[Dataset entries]
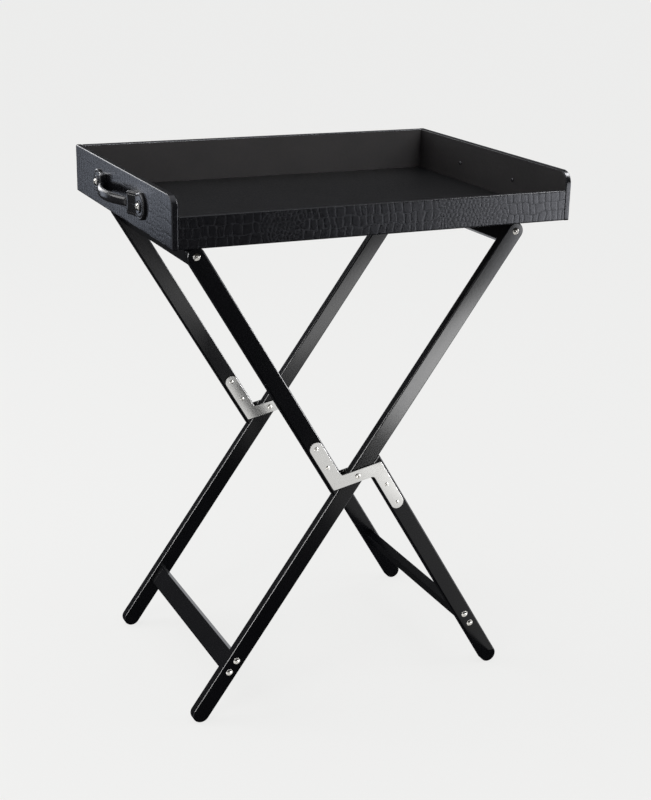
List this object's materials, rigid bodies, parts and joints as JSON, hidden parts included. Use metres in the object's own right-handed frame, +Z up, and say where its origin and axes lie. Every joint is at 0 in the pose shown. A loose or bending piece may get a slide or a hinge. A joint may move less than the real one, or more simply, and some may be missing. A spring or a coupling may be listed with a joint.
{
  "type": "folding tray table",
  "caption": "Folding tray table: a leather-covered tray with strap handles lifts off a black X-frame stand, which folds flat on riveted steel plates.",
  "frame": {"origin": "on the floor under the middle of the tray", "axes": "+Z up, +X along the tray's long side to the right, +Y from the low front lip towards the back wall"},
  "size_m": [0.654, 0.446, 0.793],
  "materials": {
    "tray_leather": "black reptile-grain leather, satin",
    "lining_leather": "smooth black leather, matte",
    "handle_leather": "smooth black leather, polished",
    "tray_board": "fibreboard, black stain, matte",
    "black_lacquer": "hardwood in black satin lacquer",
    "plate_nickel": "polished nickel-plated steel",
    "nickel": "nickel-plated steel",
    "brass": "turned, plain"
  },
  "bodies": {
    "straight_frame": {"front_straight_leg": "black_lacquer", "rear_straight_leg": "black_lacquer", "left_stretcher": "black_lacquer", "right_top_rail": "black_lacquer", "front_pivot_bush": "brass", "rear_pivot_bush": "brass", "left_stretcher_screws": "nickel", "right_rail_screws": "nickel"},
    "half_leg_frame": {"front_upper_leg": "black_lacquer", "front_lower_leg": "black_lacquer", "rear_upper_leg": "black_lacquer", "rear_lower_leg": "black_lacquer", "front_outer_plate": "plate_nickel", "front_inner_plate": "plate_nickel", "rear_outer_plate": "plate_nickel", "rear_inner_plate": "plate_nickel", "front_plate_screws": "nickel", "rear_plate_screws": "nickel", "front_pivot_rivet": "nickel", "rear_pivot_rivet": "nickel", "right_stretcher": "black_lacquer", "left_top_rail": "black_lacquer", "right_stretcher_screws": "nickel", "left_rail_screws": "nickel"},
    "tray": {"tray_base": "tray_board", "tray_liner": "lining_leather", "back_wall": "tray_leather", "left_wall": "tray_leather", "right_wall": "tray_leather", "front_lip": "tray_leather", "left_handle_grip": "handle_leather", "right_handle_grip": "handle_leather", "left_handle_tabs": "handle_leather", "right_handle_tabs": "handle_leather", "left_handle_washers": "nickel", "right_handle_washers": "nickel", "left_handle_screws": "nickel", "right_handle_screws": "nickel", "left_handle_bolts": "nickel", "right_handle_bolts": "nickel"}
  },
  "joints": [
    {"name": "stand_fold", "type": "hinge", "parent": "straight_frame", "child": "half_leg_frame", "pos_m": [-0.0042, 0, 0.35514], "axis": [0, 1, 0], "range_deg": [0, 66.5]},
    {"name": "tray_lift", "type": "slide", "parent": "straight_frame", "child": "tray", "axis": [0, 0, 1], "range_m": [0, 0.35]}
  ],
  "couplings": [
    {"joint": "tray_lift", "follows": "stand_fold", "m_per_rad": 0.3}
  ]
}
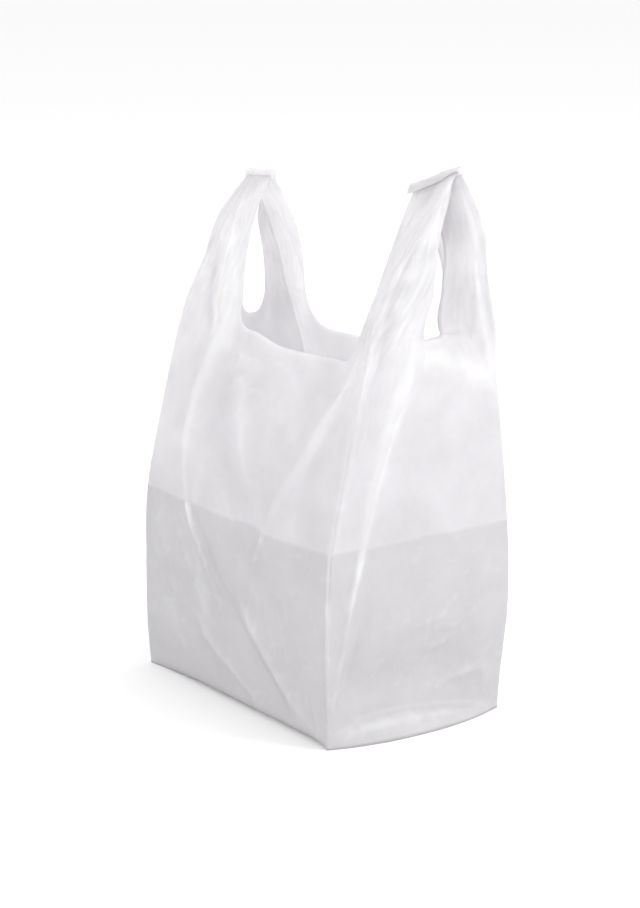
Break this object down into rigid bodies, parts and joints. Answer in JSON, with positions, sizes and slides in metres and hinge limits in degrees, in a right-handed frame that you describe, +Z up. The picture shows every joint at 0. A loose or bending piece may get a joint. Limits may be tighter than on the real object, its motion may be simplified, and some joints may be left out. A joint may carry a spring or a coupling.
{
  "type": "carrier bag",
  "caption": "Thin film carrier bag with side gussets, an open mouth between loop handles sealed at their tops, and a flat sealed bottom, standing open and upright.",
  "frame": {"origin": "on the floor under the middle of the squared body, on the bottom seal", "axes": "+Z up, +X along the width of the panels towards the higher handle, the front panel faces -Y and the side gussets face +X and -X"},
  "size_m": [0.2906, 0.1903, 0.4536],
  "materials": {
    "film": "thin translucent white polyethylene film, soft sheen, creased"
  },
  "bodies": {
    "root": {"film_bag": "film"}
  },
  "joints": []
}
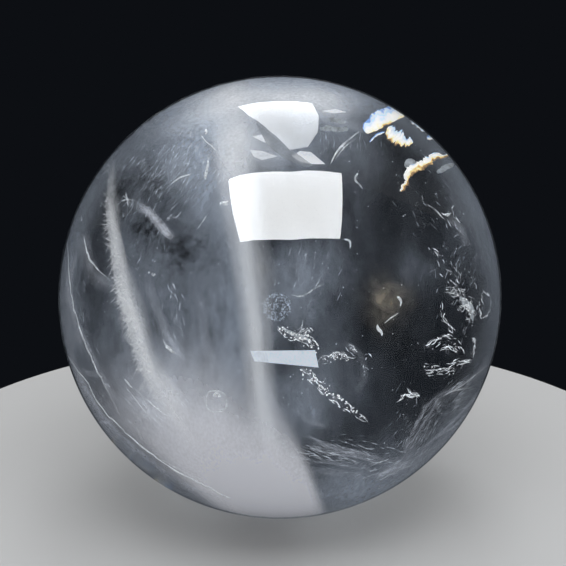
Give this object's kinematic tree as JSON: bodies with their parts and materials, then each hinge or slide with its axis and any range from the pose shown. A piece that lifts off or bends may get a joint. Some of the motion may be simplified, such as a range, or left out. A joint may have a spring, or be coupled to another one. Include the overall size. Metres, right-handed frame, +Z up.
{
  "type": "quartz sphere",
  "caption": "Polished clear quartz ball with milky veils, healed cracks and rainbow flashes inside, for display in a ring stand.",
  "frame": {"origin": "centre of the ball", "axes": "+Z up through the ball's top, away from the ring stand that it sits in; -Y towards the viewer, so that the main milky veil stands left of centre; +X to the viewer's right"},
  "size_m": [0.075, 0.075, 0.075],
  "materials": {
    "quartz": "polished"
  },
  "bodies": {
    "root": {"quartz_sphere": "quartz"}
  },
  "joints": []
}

== What you need to do ==
Retype only the lines running from the line with "Give this object's" to the end of the listing, including both of those lines.

== Solution ==
Give this object's kinematic tree as JSON: bodies with their parts and materials, then each hinge or slide with its axis and any range from the pose shown. A piece that lifts off or bends may get a joint. Some of the motion may be simplified, such as a range, or left out. A joint may have a spring, or be coupled to another one. Include the overall size. Metres, right-handed frame, +Z up.
{
  "type": "quartz sphere",
  "caption": "Polished clear quartz ball with milky veils, healed cracks and rainbow flashes inside, for display in a ring stand.",
  "frame": {"origin": "centre of the ball", "axes": "+Z up through the ball's top, away from the ring stand that it sits in; -Y towards the viewer, so that the main milky veil stands left of centre; +X to the viewer's right"},
  "size_m": [0.075, 0.075, 0.075],
  "materials": {
    "quartz": "polished"
  },
  "bodies": {
    "root": {"quartz_sphere": "quartz"}
  },
  "joints": []
}